College is a time of discovery. Young adults are figuring out who they are and who they want to become. Sexual choices fit into that equation. Though your child won’t be sharing every decision with you, and you may not agree with all the choices he makes, these differences of opinion are a sign that you’re doing something right.

“Parental involvement and support are much more effective when they foster psychological separation and independence. The adolescent needs to feel secure and safe enough to explore different roles, beliefs and values,” says Ricardo Rieppi, PhD, a licensed psychologist in New York City. “It’s imperative that parents allow their adolescents to struggle, make their choices and deal with the consequences, learn from errors and find solutions along the way.”

Modern-day definitions

If you familiarize yourself with the lingo your child uses and the situations with which she’s dealing, you’ll be more likely to appreciate the temptations, peer pressure and ramifications they’re encountering away at college. You’ll also be better equipped to support her in her trials, successes and heartbreaks.

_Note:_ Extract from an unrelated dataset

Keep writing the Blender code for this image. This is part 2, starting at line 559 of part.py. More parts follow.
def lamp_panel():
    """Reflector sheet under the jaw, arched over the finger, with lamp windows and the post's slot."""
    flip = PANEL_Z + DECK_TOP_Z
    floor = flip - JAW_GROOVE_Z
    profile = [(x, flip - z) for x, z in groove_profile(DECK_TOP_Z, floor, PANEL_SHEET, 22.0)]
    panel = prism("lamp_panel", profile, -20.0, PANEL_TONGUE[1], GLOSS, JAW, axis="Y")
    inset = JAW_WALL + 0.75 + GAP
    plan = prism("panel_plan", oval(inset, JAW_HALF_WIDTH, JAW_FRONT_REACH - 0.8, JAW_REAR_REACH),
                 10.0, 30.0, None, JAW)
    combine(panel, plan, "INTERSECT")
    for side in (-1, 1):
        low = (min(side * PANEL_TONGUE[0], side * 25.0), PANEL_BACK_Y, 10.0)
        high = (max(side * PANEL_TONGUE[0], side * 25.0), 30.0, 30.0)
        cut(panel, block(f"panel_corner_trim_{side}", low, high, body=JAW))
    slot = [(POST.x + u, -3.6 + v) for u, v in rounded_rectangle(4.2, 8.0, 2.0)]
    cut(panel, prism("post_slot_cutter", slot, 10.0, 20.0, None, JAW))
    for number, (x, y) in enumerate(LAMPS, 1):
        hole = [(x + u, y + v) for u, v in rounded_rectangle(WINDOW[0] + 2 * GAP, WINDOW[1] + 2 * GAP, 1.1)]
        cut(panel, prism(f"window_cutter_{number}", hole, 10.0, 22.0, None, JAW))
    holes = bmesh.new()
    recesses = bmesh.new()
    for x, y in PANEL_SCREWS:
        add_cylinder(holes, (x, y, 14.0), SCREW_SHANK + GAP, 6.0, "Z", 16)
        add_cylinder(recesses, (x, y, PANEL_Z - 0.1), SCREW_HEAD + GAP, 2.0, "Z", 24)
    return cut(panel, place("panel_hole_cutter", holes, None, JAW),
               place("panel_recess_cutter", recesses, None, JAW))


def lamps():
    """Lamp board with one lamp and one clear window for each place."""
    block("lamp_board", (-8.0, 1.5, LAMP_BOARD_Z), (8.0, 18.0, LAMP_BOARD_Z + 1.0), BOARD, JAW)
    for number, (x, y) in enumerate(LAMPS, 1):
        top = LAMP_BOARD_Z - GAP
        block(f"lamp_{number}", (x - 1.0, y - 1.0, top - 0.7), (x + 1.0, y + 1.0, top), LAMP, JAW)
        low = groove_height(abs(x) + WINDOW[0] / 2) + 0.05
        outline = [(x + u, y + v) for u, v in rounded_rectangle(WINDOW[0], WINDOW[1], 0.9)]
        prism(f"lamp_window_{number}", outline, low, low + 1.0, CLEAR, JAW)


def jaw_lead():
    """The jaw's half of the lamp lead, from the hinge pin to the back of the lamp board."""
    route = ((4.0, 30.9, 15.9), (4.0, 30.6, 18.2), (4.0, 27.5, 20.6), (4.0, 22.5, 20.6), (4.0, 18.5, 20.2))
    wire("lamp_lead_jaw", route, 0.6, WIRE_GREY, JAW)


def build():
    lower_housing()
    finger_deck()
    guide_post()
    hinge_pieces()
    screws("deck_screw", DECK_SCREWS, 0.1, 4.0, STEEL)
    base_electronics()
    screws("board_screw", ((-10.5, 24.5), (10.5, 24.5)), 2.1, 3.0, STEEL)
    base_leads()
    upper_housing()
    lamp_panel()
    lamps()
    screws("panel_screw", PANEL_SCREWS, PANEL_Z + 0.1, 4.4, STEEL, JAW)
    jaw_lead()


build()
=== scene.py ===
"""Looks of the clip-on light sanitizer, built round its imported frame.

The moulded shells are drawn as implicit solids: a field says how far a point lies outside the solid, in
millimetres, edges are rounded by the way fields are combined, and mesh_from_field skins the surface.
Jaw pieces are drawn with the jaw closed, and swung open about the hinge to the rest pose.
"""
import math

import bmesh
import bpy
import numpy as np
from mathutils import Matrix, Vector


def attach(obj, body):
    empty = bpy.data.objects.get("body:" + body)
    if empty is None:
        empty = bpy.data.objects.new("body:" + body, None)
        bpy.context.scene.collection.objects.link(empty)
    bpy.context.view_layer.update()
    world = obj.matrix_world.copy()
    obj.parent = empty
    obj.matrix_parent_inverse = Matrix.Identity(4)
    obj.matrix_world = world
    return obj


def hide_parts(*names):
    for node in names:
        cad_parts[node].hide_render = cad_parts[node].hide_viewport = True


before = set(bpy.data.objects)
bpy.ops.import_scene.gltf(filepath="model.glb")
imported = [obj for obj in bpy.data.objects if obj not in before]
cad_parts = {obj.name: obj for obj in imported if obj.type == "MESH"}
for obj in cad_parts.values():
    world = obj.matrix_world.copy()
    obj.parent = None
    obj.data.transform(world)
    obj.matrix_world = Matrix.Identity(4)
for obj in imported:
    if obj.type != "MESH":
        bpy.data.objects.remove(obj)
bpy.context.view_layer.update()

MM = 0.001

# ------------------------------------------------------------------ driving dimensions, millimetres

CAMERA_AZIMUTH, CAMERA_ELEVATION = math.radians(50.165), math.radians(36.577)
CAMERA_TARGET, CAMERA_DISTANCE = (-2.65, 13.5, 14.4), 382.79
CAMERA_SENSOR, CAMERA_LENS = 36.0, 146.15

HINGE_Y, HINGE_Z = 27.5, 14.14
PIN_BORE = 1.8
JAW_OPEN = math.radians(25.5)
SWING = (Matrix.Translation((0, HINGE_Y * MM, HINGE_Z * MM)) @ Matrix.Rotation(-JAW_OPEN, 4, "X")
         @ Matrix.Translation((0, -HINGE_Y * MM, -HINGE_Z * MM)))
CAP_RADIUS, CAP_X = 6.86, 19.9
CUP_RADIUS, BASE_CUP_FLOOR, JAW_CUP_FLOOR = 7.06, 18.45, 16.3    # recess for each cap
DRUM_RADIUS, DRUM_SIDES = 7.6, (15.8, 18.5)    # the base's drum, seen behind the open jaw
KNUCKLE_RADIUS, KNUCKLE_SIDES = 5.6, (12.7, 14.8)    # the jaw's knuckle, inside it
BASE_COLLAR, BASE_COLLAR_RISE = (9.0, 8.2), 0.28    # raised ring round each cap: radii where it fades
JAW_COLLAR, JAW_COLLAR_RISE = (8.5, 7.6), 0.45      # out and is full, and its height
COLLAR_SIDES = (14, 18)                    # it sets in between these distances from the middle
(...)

Some common terms your college student will be using:

  • Hooking up — This describes some kind of sexual act, ranging from kissing to intercourse. “The ambiguity is often exploited by people who want to appear to have done more or less sexually than they actually did,” says Michael Bruce, a writer and instructor who works with at-risk youth in San Francisco and is co-editor of College Sex: Philosophy for Everyone.
  • Walk of shame — “The ‘walk’ consists of walking home the morning after hooking up while still wearing the party attire from the previous night,” says Bruce. “Due to women’s clothing on party nights — or lack thereof — women are more easily identified and subjected to moral ridicule [than men].”
  • Friends with benefits (FWB) — FWBs is an informal agreement in which two people agree have sex with each other with few or no strings attached, Bruce explains. “Youth commonly ‘do not want to be in a relationship right now’ or ‘want to enjoy being young and single.’ A friend with benefits meets many of their needs with less stress and commitment than a traditional relationship.”
  • Booty call — This refers to a sexual partner who is contacted strictly to engage in a sexual act. A FWB can get “booty called,” but not all booty calls involve FWBs. “Booty calls are partners who lack the friend aspect and are usually not one’s first choice,” says Bruce. For example, if someone is determined to hook up on Saturday night and has failed to meet a viable prospect, he may contact his booty call in a last-ditch effort to save the evening.

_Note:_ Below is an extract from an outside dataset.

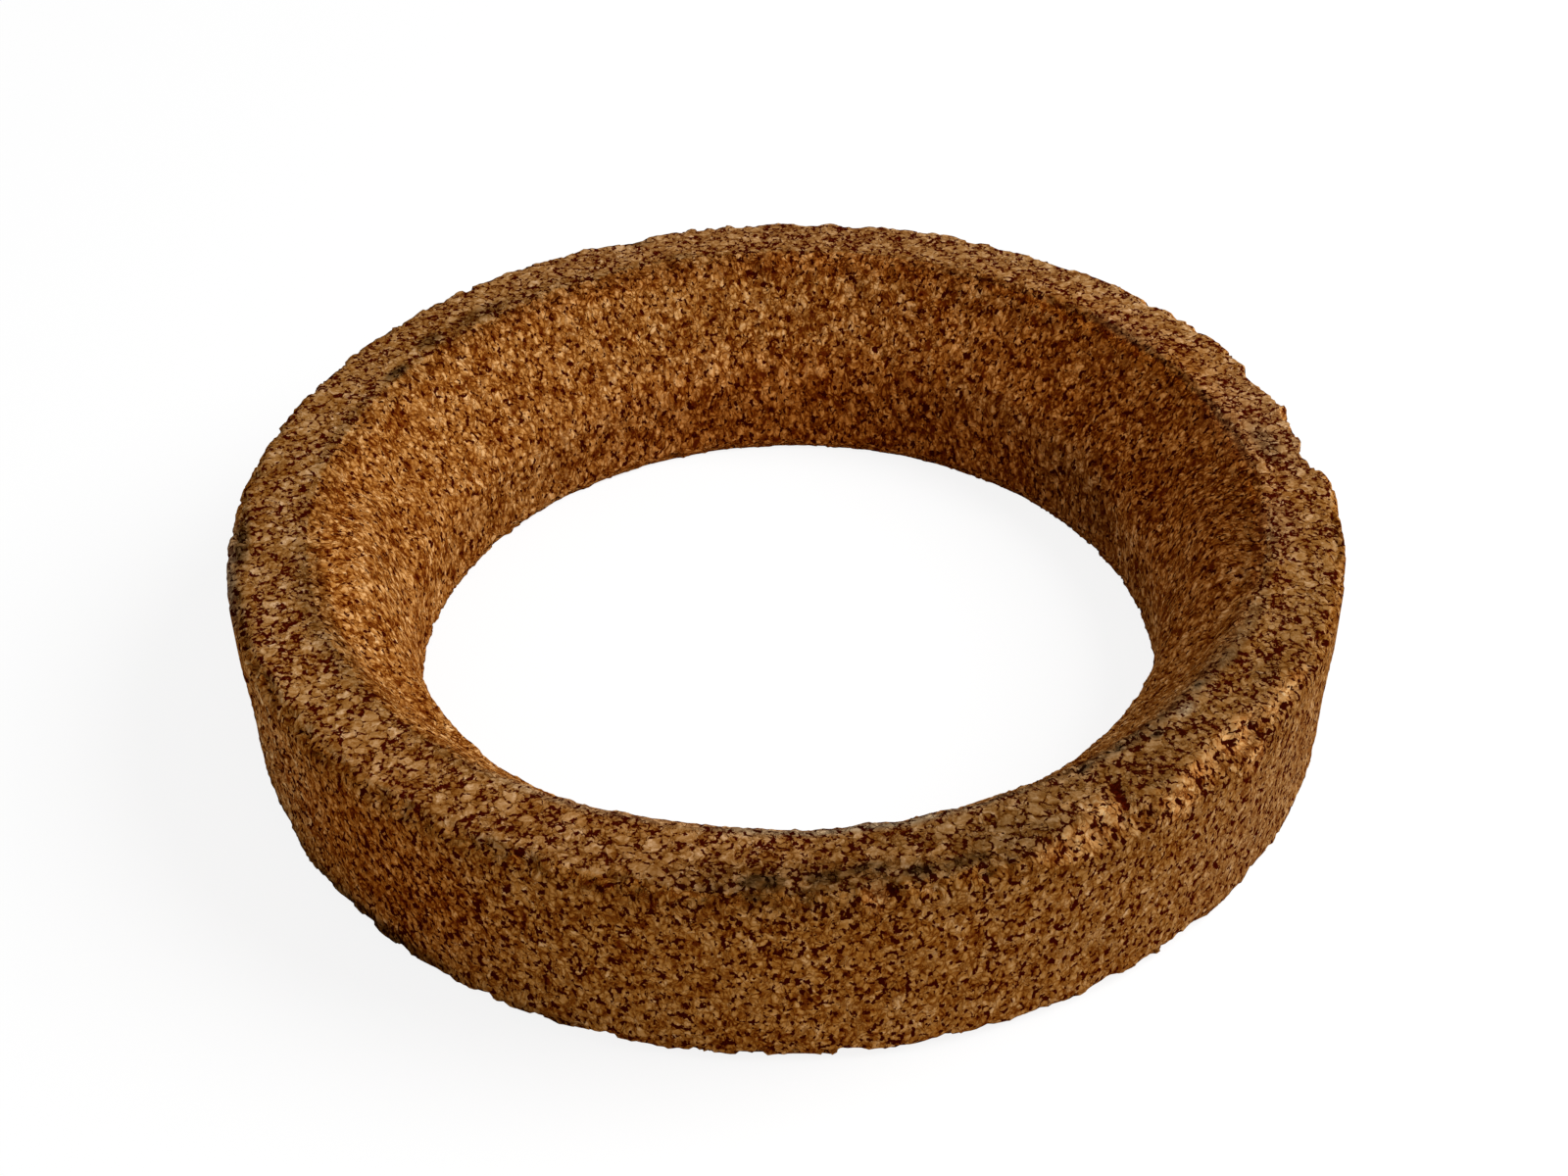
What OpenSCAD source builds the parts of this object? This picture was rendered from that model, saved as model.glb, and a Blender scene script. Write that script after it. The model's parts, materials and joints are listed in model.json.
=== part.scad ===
// Cork ring for standing a round-bottomed flask on a bench.
// One block of pressed cork granules, turned to a plain ring with a sloped seat that the
// flask sits in, above a straight bore. The ring is well used: its corners are rubbed
// round, and pieces of cork have broken away from its rim.
//
// The ring stands on its underside. The origin is the middle of the underside, +Z is up.
// Lengths are in millimetres and angles in degrees, turned from +X towards +Y.

/* [Ring] */
// Diameter of the straight bore
bore_d = 110.5; // [40:0.5:160]
// Width of the ring's wall, from the bore to the outside at the top face
wall_w = 24.75; // [21:0.25:40]
// Height of the ring
height = 30.5; // [25:0.5:45]
// How far the outside leans in from the top face to the underside
wall_draft = 1; // [0:0.1:3]

/* [Flask seat] */
// Width of the flat top face, from the outside to the seat's edge
top_land_w = 12; // [8:0.25:14]
// Depth of the seat below the top face, down to the straight bore
seat_depth = 15.5; // [10:0.5:18]

/* [Rubbed corners] */
// Rounding between the outside and the top face
rim_round = 2.4; // [0.5:0.1:3]
// Rounding between the top face and the seat
seat_edge_round = 3; // [0.5:0.1:4]
// Rounding between the seat and the bore
throat_round = 8; // [1:0.5:12]
// Rounding between the bore and the underside
bore_edge_round = 1.2; // [0.3:0.1:2.5]
// Rounding between the outside and the underside
foot_round = 2; // [0.5:0.1:3]

/* [Broken rim] */
// How deep the long break in the rim goes, square to the corner
break_bite = 2.6; // [0.5:0.1:4]
// Middle of the long break, as an angle round the ring
break_at = 307; // [0:1:359]
// How far round the ring the long break's two dips lie from its middle
break_spread = 8.5; // [3:0.5:12]
// Radius of the hollow that each dip leaves
break_hollow = 52; // [20:1:80]
// How deep a full chip goes into a corner
chip_bite = 2; // [0.5:0.1:2.5]
// Radius of the hollow that a full chip leaves
chip_hollow = 5; // [4:0.25:8]

/* [Hidden] */

$fn = 96;
chip_facets = 32;
cork_colour = [0.55, 0.38, 0.21];

bore_r = bore_d / 2;
outer_r = bore_r + wall_w;
foot_r = outer_r - wall_draft;
seat_r = outer_r - top_land_w;
throat_z = height - seat_depth;

// Turn of one step along a rounded corner
arc_step = 9;

// A hollow that lies square to the corner of the rim leans halfway up from level
square_lean = 45;

// Chips in the rim: [angle round the ring, lean of the hollow, depth and radius against a full
// chip]. A low lean takes more out of the side and less out of the top face.
rim_chips = [
    [6, 0, 1.7, 1.24], [10.5, -33, 1.25, 1.12], [13.5, 0, 1.4, 0.94],
    [19.5, -19, 1.3, 0.88], [21.5, -8, 1.55, 0.9], [25.7, -28, 0.72, 0.88],
    [32.7, square_lean, 0.7, 1.12], [36.3, square_lean, 0.85, 0.98], [40.3, square_lean, 0.85, 1.14],
    [53.5, square_lean, 1.1, 1.1], [61.9, square_lean, 0.93, 0.96], [65.5, square_lean, 0.85, 1.22],
    [80.3, square_lean, 0.93, 0.88], [85.8, square_lean, 0.94, 0.98],
    [108.7, square_lean, 1.3, 0.96], [111.7, square_lean, 1, 1.14],
    [152.5, square_lean, 0.83, 1.14], [277.3, square_lean, 0.95, 0.6],
];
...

Have more than just one talk

Now that you have a better perspective on what your co-ed is dealing with at college, remember: No matter how young or old he is, it’s never too early or too late to show your child that you support him. After all, he is experiencing freshman jitters that match your parental anxiety — combinations of excitement, joy, anxiety, sadness, pride, and loss, says Rieppi. He’s still going to need Mom and Dad from time to time. So let your child know that you’re ready and willing to discuss any questions or concerns about sex and will respect his point of view. You’re both embarrassed about these talks, but he will be unwilling to share if he fears being judged, so do your best to create a comfortable environment and open dialog.

“Given that most college students drop out because of personal difficulties in adjusting to the new setting, parents must provide their children with the necessary tools to manage the new transition,” Rieppi explains. “Providing an accepting and empathic stance is important and is more likely to create open, trusting communication.”

While this kind of environment is best created at home before college begins, establishing an honest back-and-forth between you and your child at some point — even the week before your teen officially becomes a college freshman — officially opens the lines of communication so your child will know she can turn to you no matter what goes wrong with her college relationships.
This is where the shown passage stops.